AIM:
Take the listing and print it in full, exactly as given.

---+---

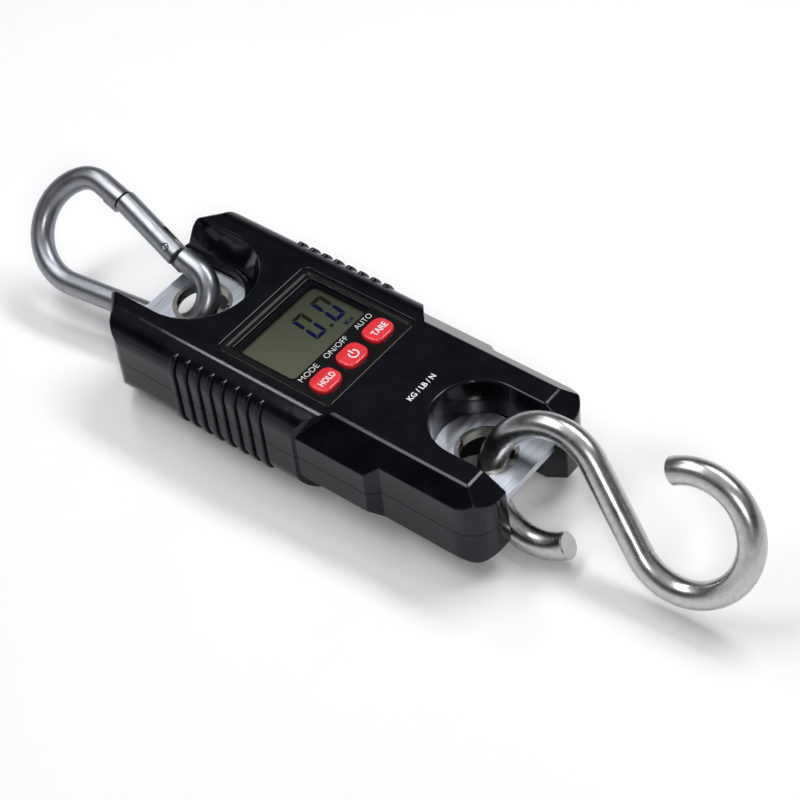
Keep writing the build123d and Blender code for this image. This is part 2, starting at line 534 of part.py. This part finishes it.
# ---- fasteners -------------------------------------------------------------
NODES = {
    "front_cover": front_cover,
    "rear_cover": rear_cover,
    "load_plate": load_plate,
    "upper_eye_bush": upper_eye_bush,
    "lower_eye_bush": lower_eye_bush,
    "upper_strain_gauge": upper_gauge,
    "lower_strain_gauge": lower_gauge,
    "gauge_leads": gauge_leads,
    "display_panel": panel,
    "display_lens": display_lens,
    "lcd_glass": lcd_glass,
    "lcd_reflector": lcd_reflector,
    "zebra_strip": zebra_strip,
    "circuit_board": circuit_board,
    "controller_chip": controller_chip,
    "amplifier_chip": amplifier_chip,
    "battery_tray": battery_tray,
    "battery_door": battery_door,
    "s_hook": s_hook,
    "snap_hook_body": snap_plane.location * snap_body,
    "snap_gate": in_snap(gate),
    "gate_pin": in_snap(gate_pin),
    "gate_plunger": in_snap(plunger),
    "gate_spring": in_snap(gate_spring),
}
for name, solid in zip(BUTTON_NAMES, buttons):
    NODES[name] = solid
for name, solid in zip(("hold", "power", "tare"), switches):
    NODES[name + "_switch"] = solid
for i in range(3):
    NODES["battery_cell_" + str(i + 1)] = cells[i]
    NODES["contact_spring_" + str(i + 1)] = springs[i]
for i, plate in enumerate(contact_plates):
    NODES["contact_plate_" + str(i + 1)] = plate
for i, (x, y) in enumerate(HOUSING_SCREWS):
    NODES["housing_screw_" + str(i + 1)] = screw(x, y, -9.0, 18.0, 2.7, 2.0)
for i, (x, y) in enumerate(PLATE_SCREWS):
    NODES["plate_screw_" + str(i + 1)] = screw(x, y, PLATE_Z1, 10.0, 2.7, 1.8, up=-1)
for i, (x, y) in enumerate(BOARD_SCREWS):
    NODES["board_screw_" + str(i + 1)] = screw(x, y, BOARD_Z0, 6.0, 1.9, 1.3, r=1.0)

os.makedirs("parts", exist_ok=True)
for name, solid in NODES.items():
    export_step(Pos(0, 0, HALF_T) * solid, "parts/" + name + ".step")
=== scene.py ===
import json
from math import cos, pi, radians, sin

import bmesh
import bpy
from mathutils import Matrix, Vector


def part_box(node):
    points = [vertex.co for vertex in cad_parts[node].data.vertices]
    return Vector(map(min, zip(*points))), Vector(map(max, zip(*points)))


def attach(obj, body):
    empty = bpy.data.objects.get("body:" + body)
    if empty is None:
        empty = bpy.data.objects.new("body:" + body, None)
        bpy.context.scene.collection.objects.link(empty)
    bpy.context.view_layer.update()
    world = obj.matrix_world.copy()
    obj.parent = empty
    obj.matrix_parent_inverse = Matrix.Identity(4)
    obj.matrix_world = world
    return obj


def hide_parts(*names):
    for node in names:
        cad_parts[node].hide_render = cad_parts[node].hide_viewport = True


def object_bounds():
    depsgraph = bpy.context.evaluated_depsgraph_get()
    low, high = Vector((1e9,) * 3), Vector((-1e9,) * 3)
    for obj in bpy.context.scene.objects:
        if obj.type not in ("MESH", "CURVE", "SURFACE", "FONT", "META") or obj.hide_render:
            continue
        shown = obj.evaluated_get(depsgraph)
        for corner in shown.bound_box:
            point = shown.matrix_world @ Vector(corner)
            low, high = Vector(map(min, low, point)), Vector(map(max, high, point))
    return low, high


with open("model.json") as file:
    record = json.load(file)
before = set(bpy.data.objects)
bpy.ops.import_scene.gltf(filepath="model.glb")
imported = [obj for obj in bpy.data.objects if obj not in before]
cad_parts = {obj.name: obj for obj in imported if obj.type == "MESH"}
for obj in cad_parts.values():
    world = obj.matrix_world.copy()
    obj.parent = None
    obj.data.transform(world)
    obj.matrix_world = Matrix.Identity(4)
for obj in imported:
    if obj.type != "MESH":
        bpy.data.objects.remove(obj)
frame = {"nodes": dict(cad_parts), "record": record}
cad_low, cad_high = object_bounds()

MM = 0.001
FRONT = 42.0             # front face height over the rear face
LCD_TOP = 38.2           # face of the display cell
# places of the buttons along Y, and of their row along X
BUTTONS = {"hold": -17.4, "power": -0.9, "tare": 15.6}
BUTTON_X = 17.9
LABEL_X = 9.2            # row of the words beside the buttons
PANEL_RIM = 0.5          # depth of the print under the top of the display panel
LABEL_H, LABEL_BOLD = 2.6, -0.013
MARK_H, MARK_BOLD = 3.0, 0.018
MARK_SHIFT = (0.6, 0.3)  # words on the buttons, from the buttons' places
UNIT_LABEL = (51.6, 0.6)
PRINT = 0.03             # height of raised print
SEGMENT = 0.04           # height of the display's segments


# ---- materials -------------------------------------------------------------
def node_material(name, color, rough, metallic=0.0, **sockets):
    """Principled material; returns it with its node tree and shader."""
    mat = bpy.data.materials.new(name)
    mat.use_nodes = True
    tree = mat.node_tree
    shader = tree.nodes["Principled BSDF"]
    shader.inputs["Base Color"].default_value = (*color, 1)
    shader.inputs["Roughness"].default_value = rough
    shader.inputs["Metallic"].default_value = metallic
    for key, value in sockets.items():
        shader.inputs[key.replace("_", " ")].default_value = value
    return mat, tree, shader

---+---

EXERCISE OUTPUT:
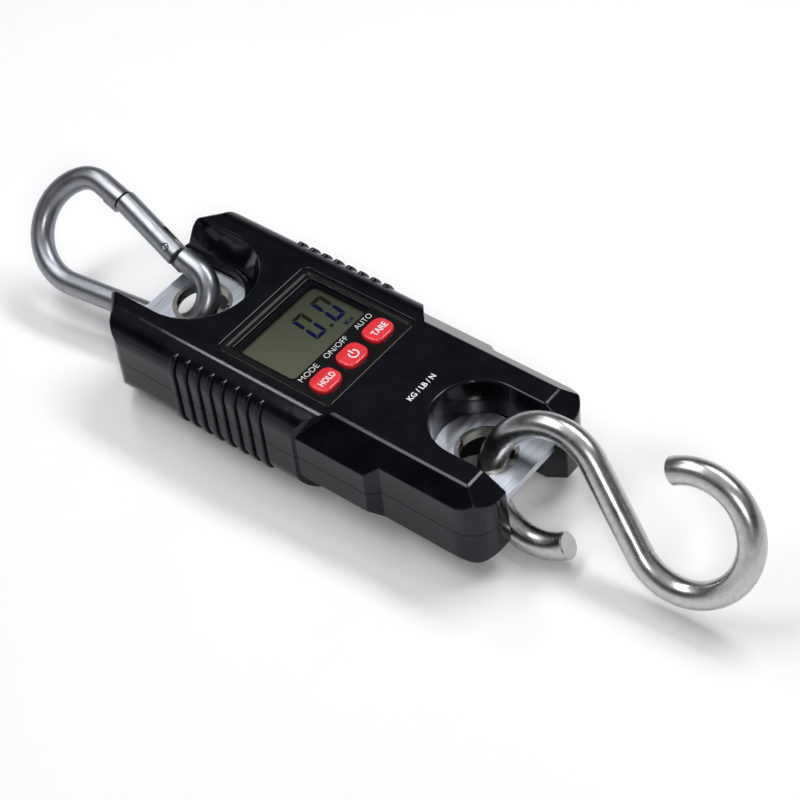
Keep writing the build123d and Blender code for this image. This is part 2, starting at line 534 of part.py. This part finishes it.
# ---- fasteners -------------------------------------------------------------
NODES = {
    "front_cover": front_cover,
    "rear_cover": rear_cover,
    "load_plate": load_plate,
    "upper_eye_bush": upper_eye_bush,
    "lower_eye_bush": lower_eye_bush,
    "upper_strain_gauge": upper_gauge,
    "lower_strain_gauge": lower_gauge,
    "gauge_leads": gauge_leads,
    "display_panel": panel,
    "display_lens": display_lens,
    "lcd_glass": lcd_glass,
    "lcd_reflector": lcd_reflector,
    "zebra_strip": zebra_strip,
    "circuit_board": circuit_board,
    "controller_chip": controller_chip,
    "amplifier_chip": amplifier_chip,
    "battery_tray": battery_tray,
    "battery_door": battery_door,
    "s_hook": s_hook,
    "snap_hook_body": snap_plane.location * snap_body,
    "snap_gate": in_snap(gate),
    "gate_pin": in_snap(gate_pin),
    "gate_plunger": in_snap(plunger),
    "gate_spring": in_snap(gate_spring),
}
for name, solid in zip(BUTTON_NAMES, buttons):
    NODES[name] = solid
for name, solid in zip(("hold", "power", "tare"), switches):
    NODES[name + "_switch"] = solid
for i in range(3):
    NODES["battery_cell_" + str(i + 1)] = cells[i]
    NODES["contact_spring_" + str(i + 1)] = springs[i]
for i, plate in enumerate(contact_plates):
    NODES["contact_plate_" + str(i + 1)] = plate
for i, (x, y) in enumerate(HOUSING_SCREWS):
    NODES["housing_screw_" + str(i + 1)] = screw(x, y, -9.0, 18.0, 2.7, 2.0)
for i, (x, y) in enumerate(PLATE_SCREWS):
    NODES["plate_screw_" + str(i + 1)] = screw(x, y, PLATE_Z1, 10.0, 2.7, 1.8, up=-1)
for i, (x, y) in enumerate(BOARD_SCREWS):
    NODES["board_screw_" + str(i + 1)] = screw(x, y, BOARD_Z0, 6.0, 1.9, 1.3, r=1.0)

os.makedirs("parts", exist_ok=True)
for name, solid in NODES.items():
    export_step(Pos(0, 0, HALF_T) * solid, "parts/" + name + ".step")
=== scene.py ===
import json
from math import cos, pi, radians, sin

import bmesh
import bpy
from mathutils import Matrix, Vector


def part_box(node):
    points = [vertex.co for vertex in cad_parts[node].data.vertices]
    return Vector(map(min, zip(*points))), Vector(map(max, zip(*points)))


def attach(obj, body):
    empty = bpy.data.objects.get("body:" + body)
    if empty is None:
        empty = bpy.data.objects.new("body:" + body, None)
        bpy.context.scene.collection.objects.link(empty)
    bpy.context.view_layer.update()
    world = obj.matrix_world.copy()
    obj.parent = empty
    obj.matrix_parent_inverse = Matrix.Identity(4)
    obj.matrix_world = world
    return obj


def hide_parts(*names):
    for node in names:
        cad_parts[node].hide_render = cad_parts[node].hide_viewport = True


def object_bounds():
    depsgraph = bpy.context.evaluated_depsgraph_get()
    low, high = Vector((1e9,) * 3), Vector((-1e9,) * 3)
    for obj in bpy.context.scene.objects:
        if obj.type not in ("MESH", "CURVE", "SURFACE", "FONT", "META") or obj.hide_render:
            continue
        shown = obj.evaluated_get(depsgraph)
        for corner in shown.bound_box:
            point = shown.matrix_world @ Vector(corner)
            low, high = Vector(map(min, low, point)), Vector(map(max, high, point))
    return low, high


with open("model.json") as file:
    record = json.load(file)
before = set(bpy.data.objects)
bpy.ops.import_scene.gltf(filepath="model.glb")
imported = [obj for obj in bpy.data.objects if obj not in before]
cad_parts = {obj.name: obj for obj in imported if obj.type == "MESH"}
for obj in cad_parts.values():
    world = obj.matrix_world.copy()
    obj.parent = None
    obj.data.transform(world)
    obj.matrix_world = Matrix.Identity(4)
for obj in imported:
    if obj.type != "MESH":
        bpy.data.objects.remove(obj)
frame = {"nodes": dict(cad_parts), "record": record}
cad_low, cad_high = object_bounds()

MM = 0.001
FRONT = 42.0             # front face height over the rear face
LCD_TOP = 38.2           # face of the display cell
# places of the buttons along Y, and of their row along X
BUTTONS = {"hold": -17.4, "power": -0.9, "tare": 15.6}
BUTTON_X = 17.9
LABEL_X = 9.2            # row of the words beside the buttons
PANEL_RIM = 0.5          # depth of the print under the top of the display panel
LABEL_H, LABEL_BOLD = 2.6, -0.013
MARK_H, MARK_BOLD = 3.0, 0.018
MARK_SHIFT = (0.6, 0.3)  # words on the buttons, from the buttons' places
UNIT_LABEL = (51.6, 0.6)
PRINT = 0.03             # height of raised print
SEGMENT = 0.04           # height of the display's segments


# ---- materials -------------------------------------------------------------
def node_material(name, color, rough, metallic=0.0, **sockets):
    """Principled material; returns it with its node tree and shader."""
    mat = bpy.data.materials.new(name)
    mat.use_nodes = True
    tree = mat.node_tree
    shader = tree.nodes["Principled BSDF"]
    shader.inputs["Base Color"].default_value = (*color, 1)
    shader.inputs["Roughness"].default_value = rough
    shader.inputs["Metallic"].default_value = metallic
    for key, value in sockets.items():
        shader.inputs[key.replace("_", " ")].default_value = value
    return mat, tree, shader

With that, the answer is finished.